One could conclude that Ackman is delusional. But he is not. He is a very good fund manager who has shown, repeatedly, the ability to acknowledge when he is wrong (see: Valeant, Herbalife). More likely, this is option three of a three-option game: (1) deal happens, Ackman profits enormously; (2) deal doesn't happen but forces UMG's hand on some of the sensible structural suggestions; (3) he gets a lot of press coverage and the UMG stock bounces 11% on the announcement, which is not nothing when you own 5% of the company.

What Ackman's SPARC is worth

Approximately zero dollars. It is a Special Purpose Acquisition Rights Company — a vehicle designed to do a deal, which has not yet done a deal, and therefore currently contains no assets, no revenue, and no operations. As Eden Bradfield describes it, it is a very nice cardboard box. UMG shareholders would receive 0.77 shares in this box per share they currently own.

UMG has, correctly, said it will review the proposal "in accordance with its fiduciary duties." This is corporate-speak for "we have read this letter and will now very carefully not respond to it for as long as legally possible."

The verdict

Is UMG a good business? Absolutely. It controls roughly 30% of recorded music globally. Every time someone streams a song, watches a commercial, or licenses a jingle for a budget airline ad, UMG takes a cut. Ackman is right that it probably trades at a discount to its intrinsic value.

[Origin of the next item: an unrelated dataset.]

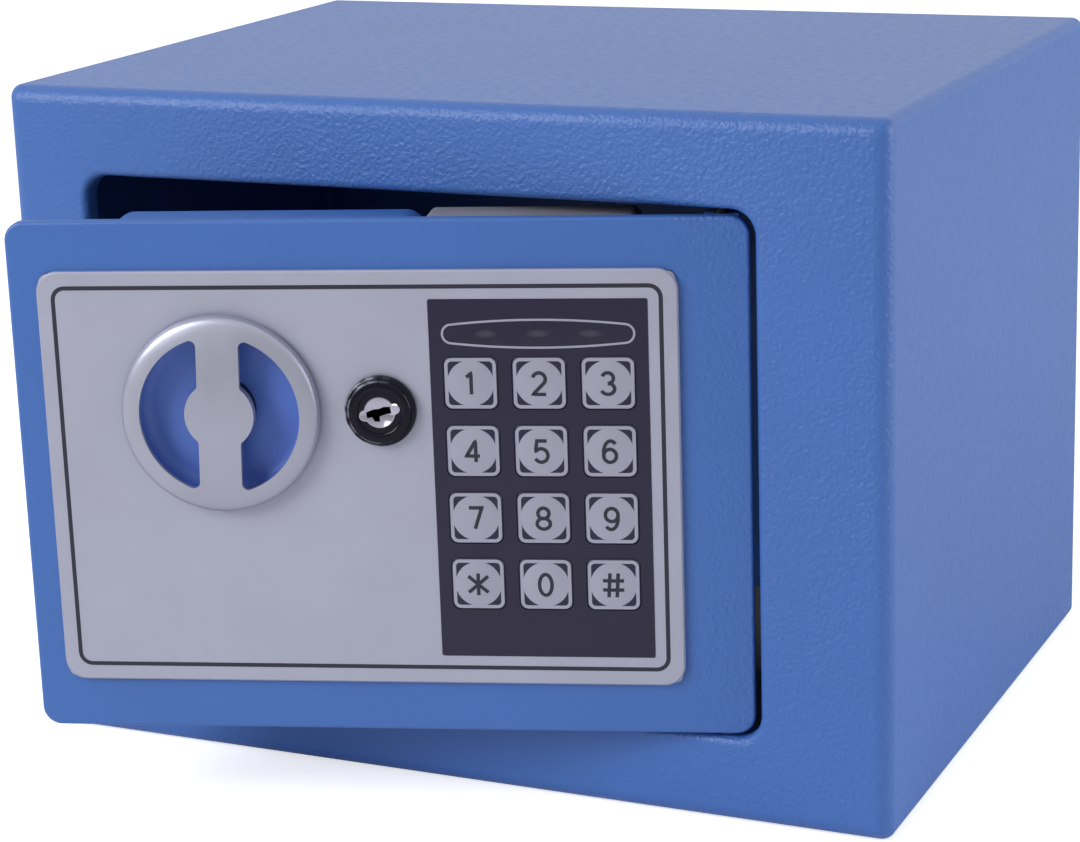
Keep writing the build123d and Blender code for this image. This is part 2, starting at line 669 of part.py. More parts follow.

Is this deal happening? No. Bolloré won't sell. Grainge won't accept a demotion. The math is circular. Michael Ovitz is 79. And Ackman's SPARC is, at its core, an elaborately described empty box.

What we are really watching is a very sophisticated hedge fund manager using a very public letter to tell a company what it should do with its own assets, hoping that even if the deal fails, some version of the ideas sticks. It is activist investing dressed up as an acquisition. The cardboard box is the point, not the problem.

Bill Ackman cannot buy Universal Music Group. But he has certainly reminded everyone that he would like to.